I have a preference for working processes which are very lean and minimal, focusing on the team, the product and having just one or two rules capable of fitting in everyone’s minds. At the expense of less rules, less process gives more room for people dynamics and culture to emerge and take form, which is an important property when you want to give more ownership to your teams.

The Unix Philosophy, applied to teams

The Unix Philosophy refers originally to how to write system programs:

Have programs do one thing and do it well; have programs work together; have programs handle text streams, because that is a universal interface.

I believe the same principles can be applied to building teams, which goes hand in hand with a minimalistic process:

  • Have teams do one thing and do it well – you can expect focus and accountability from these teams and they’ll more naturally take ownership for their work.
  • Have teams work with each other and consume each other’s results – this makes their interactions and the flow of work between them easier to reason about; you can also compose them differently to generate more complex workflows.
  • Have teams communicate directly, without intermediaries – relying less on rules and process to define interactions and communication rules, thus making teams more autonomous and independent.

Micro-Management considered harmful

I default to give my teams power and ownership over the things they are dealing directly with. My role is to set a strategic direction and define general boundaries to the path we’re walking, but the details and the tactical decisions are owned by the ones closest to the problems.
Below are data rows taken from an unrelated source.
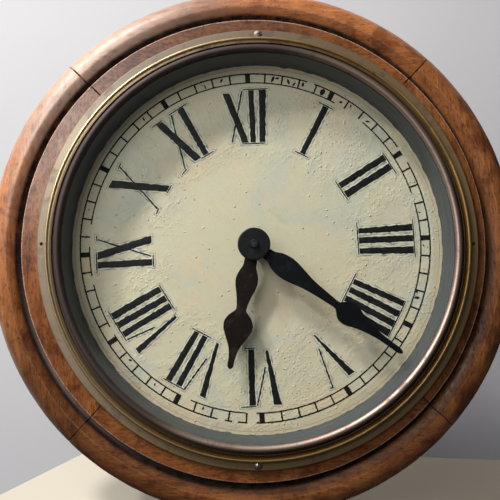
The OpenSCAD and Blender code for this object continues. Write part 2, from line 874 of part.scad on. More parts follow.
// Half angle of a gear tooth at one radius: an involute above the base circle, straight below it
function inv(a) = tan(a) * 180 / PI - a;
function half_tooth(r, pitch_r, teeth) =
    let (base_r = pitch_r * cos(pressure))
    tooth_thin * 90 / teeth + inv(pressure) - (r > base_r ? inv(acos(base_r / r)) : 0);

module gear(teeth, m, t) {
    pitch_r = teeth * m / 2;
    radii = [for (k = [-tooth_root, -0.4, 0.2, tooth_tip]) pitch_r + k * m];
    linear_extrude(t) polygon([for (i = [0 : teeth - 1]) each concat(
        [for (r = radii) polar(r, i * 360 / teeth - half_tooth(r, pitch_r, teeth))],
        [for (k = [3 : -1 : 0])
            polar(radii[k], i * 360 / teeth + half_tooth(radii[k], pitch_r, teeth))])]);
}

// Centre arbor, which carries the minute hand
module centre_arbor() {
    color("lightsteelblue") stand_up() {
        translate([0, 0, rear_z - 2]) cylinder(r = arbor_pivot_r, h = plate_t + 2.5);
        translate([0, 0, rear_front_z + 0.5]) cylinder(r = arbor_r, h = minute_z - rear_front_z - 0.5);
        translate([0, 0, minute_z]) cylinder(r = thread_r, h = hand_t + boss_t + nut_t);
    }
}

module ratchet_wheel() {
    step = 360 / ratchet_n;
    hub_r = 6;
    window_r = 7;
    color("khaki") stand_up() difference() {
        union() {
            translate([0, 0, ratchet_z]) linear_extrude(ratchet_t)
                polygon([for (i = [0 : ratchet_n - 1]) each [polar(ratchet_r, i * step),
                    polar(ratchet_r - ratchet_depth, (i + 0.15) * step)]]);
            translate([0, 0, ratchet_z - 4]) cylinder(r = hub_r, h = 4);
        }
        translate([0, 0, ratchet_z - 4 - cut]) cylinder(r = arbor_r, h = ratchet_t + 4 + 2 * cut);
        for (a = [0 : 60 : 300]) rotate(a) translate([(ratchet_r + hub_r) / 2, 0, ratchet_z - cut])
            cylinder(r = window_r, h = ratchet_t + 2 * cut);
    }
}

module cannon_pinion() {
    color("lightsteelblue") stand_up() translate([0, 0, cannon_z]) difference() {
        gear(cannon_n, cannon_m, cannon_l);
        translate([0, 0, -cut]) cylinder(r = arbor_r, h = cannon_l + 2 * cut);
    }
}

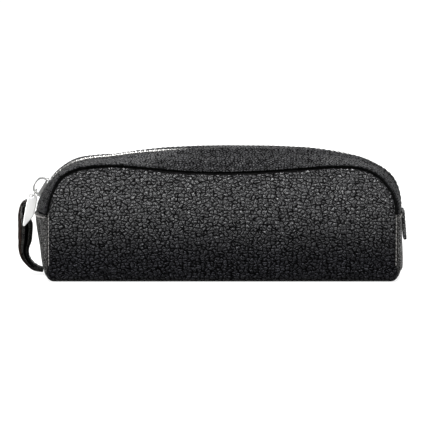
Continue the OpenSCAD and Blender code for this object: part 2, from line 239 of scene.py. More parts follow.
# one stitch along its length: place, share of the thread's radius, and lift in radii
stitchShape = ((-1, 0.35, -0.8), (-0.72, 0.85, -0.1), (0, 1, 0.2), (0.72, 0.85, -0.1), (1, 0.35, -0.8))


def stitches(name, points, outward, material, body, look):
    # each stitch is a short thread sunk a little into the leather
    pts = np.asarray(points)
    out = unit(np.asarray(outward))
    verts, faces = [], []
    sides, last = 6, 6 * (len(stitchShape) - 1)
    for i in range(len(pts) - 1):
        a, b = pts[i], pts[i + 1]
        mid, run = (a + b) / 2, unit(b - a)
        half = np.linalg.norm(b - a) / 2 * look["fill"]
        up = unit(out[i] + out[i + 1])
        side = np.cross(run, up)
        start = len(verts)
        for s, w, lift in stitchShape:
            for k in range(sides):
                angle = k * math.pi / 3
                verts.append(mid + run * (half * s) + up * (look["radius"] * (lift + w * math.sin(angle)))
                             + side * (look["radius"] * w * math.cos(angle)))
        faces += gridFaces(len(stitchShape), sides, start, True)
        faces.append(tuple(start + k for k in range(sides)))
        faces.append(tuple(start + last + k for k in range(sides - 1, -1, -1)))
    row = addMesh(name, verts, faces, material, body)
    return row


def easeEdges(piece, width, segments, angle):
    ease = piece.modifiers.new("ease", "BEVEL")
    ease.width = width * mm
    ease.segments = segments
    ease.limit_method = "ANGLE"
    ease.angle_limit = angle
    piece.data.shade_smooth()
    piece.modifiers.new("shading", "WEIGHTED_NORMAL").keep_sharp = True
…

You cannot improve what you cannot measure

I am data-driven by default and I push this mentality in my teams as well. If there are no numbers, we cannot know that we have improved or what’s lacking improvement. This is true in Engineering when we talk about test coverage or amount of bugs or performance measurements, but it’s also true when it comes to process or team-related issues.

Your career matters

One thing we all have in common, even our CEO, is that for all of us there will be a future after Jodel – even if that future is retirement. And now is the only time you can do anything about your future. So you and your career are central part of my job. Are you solving the right problems at work? Are we giving you the right tools? Are you advancing in the direction you want for your future?

There’s a whole Galaxy out there

After spending some time pushing features to production, you should consider that other people may face the same problems you’re solving.

So take what you do and give a tech talk or write about it on our blog. If it applies, open-source it and get input from others in meetups or conferences.

All of this helps Jodel, our community and the industry. All of this is giving back, which is important given how much open-source and free knowledge we base our work on. And all of this helps you and your career.

Stay healthy

If you’re going to do something, you should give it all you got. From this, it follows that if you’re sick or not feeling well, you’re not capable of giving 100% – stay home and rest. It’s a simple rule and one I always insist on very hard.

Are you sleeping well? Are you eating well? Are you overworking? These are all questions we need to ask ourselves as they directly affect our performance. It is when you’re well that you’re performing the best – and that’s in everyone’s interest.

Problems instead of technologies

Many companies form around one technology and tend to become “Java shops” or “Node.js shops”. We have to look at ourselves as a “Problems shop”, striving to avoid the pitfalls of having our tools shape too much our thinking habits – when we focus on the problem, we learn many tools whereas when we focus on the tool, we only fix whatever our tool fixes.

Measure twice, cut once

This mantra goes beyond the mere statement that “quality matters”. It’s about making our work sustainable, producing iterable work which can be extended and retain value, questioning our assumptions and our proposals thoroughly; and when we commit to a solution, we aim at doing it only once.

DevOps and QA are Cultures, not Roles.

I think we are quite fortunate, the ones of us who have interesting problems to solve. But interesting problems usually affect things in different areas and require development, operations, systems and analytics skills; they need attention to performance, maintenance, reliability. For me, this is what DevOps and QA is – bringing skills and people together, avoiding silos and being more reliable at pushing work to production and maintaining it there. It’s a cultural factor in Engineering teams and one which I believe in quite strongly.

Hiring is the most important job you’ll ever have.

A lot of people (Joel Spolsky, Phil Calçado, Joel Spolsky again and Valve, on page 42) have said this better than I ever will. Perhaps it’s enough to say that I believe in it firmly and that this is perhaps the only topic where I like to keep some tight control. I believe in having a hiring process where there can be enough scrutiny by the team, with a lot of attention given to attitude and mindset, and with a bias for showing practical work and pairing. For me, these are essential properties.

All the things I haven’t mentioned

There are other things I value, and certainly in each of the categories above there’s a lot more to say. But I think these form a good solid base to build an Engineering team.